- _Items_
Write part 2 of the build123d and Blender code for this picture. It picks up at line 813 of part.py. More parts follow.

==

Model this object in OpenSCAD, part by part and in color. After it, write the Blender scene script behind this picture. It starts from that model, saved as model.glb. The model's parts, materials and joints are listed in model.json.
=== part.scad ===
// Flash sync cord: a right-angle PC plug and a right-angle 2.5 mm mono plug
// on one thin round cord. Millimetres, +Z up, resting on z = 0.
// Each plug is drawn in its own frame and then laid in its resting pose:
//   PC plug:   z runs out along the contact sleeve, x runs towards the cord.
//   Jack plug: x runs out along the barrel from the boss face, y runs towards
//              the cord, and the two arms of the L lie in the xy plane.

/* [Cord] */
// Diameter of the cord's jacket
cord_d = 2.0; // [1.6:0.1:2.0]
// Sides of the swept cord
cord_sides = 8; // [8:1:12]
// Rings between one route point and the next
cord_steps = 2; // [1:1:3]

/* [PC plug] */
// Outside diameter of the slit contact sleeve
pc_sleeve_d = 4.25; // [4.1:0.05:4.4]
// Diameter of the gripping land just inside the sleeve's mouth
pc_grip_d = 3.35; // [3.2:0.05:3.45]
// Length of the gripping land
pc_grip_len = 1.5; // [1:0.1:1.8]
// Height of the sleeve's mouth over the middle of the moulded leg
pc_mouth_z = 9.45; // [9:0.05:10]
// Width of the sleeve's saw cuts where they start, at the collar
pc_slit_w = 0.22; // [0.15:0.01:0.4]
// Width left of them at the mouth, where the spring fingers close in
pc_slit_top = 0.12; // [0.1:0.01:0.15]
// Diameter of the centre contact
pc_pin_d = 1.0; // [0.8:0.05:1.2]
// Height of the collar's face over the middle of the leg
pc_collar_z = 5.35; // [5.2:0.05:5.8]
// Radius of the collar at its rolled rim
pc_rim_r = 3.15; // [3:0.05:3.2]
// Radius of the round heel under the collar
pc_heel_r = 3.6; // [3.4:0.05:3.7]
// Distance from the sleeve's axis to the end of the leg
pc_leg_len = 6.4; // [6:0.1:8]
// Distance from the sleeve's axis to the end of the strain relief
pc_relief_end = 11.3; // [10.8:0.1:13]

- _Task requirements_
Pick out each line containing the string "picture" and copy it.

- _Finished task_
Write part 2 of the build123d and Blender code for this picture. It picks up at line 813 of part.py. More parts follow.
Model this object in OpenSCAD, part by part and in color. After it, write the Blender scene script behind this picture. It starts from that model, saved as model.glb. The model's parts, materials and joints are listed in model.json.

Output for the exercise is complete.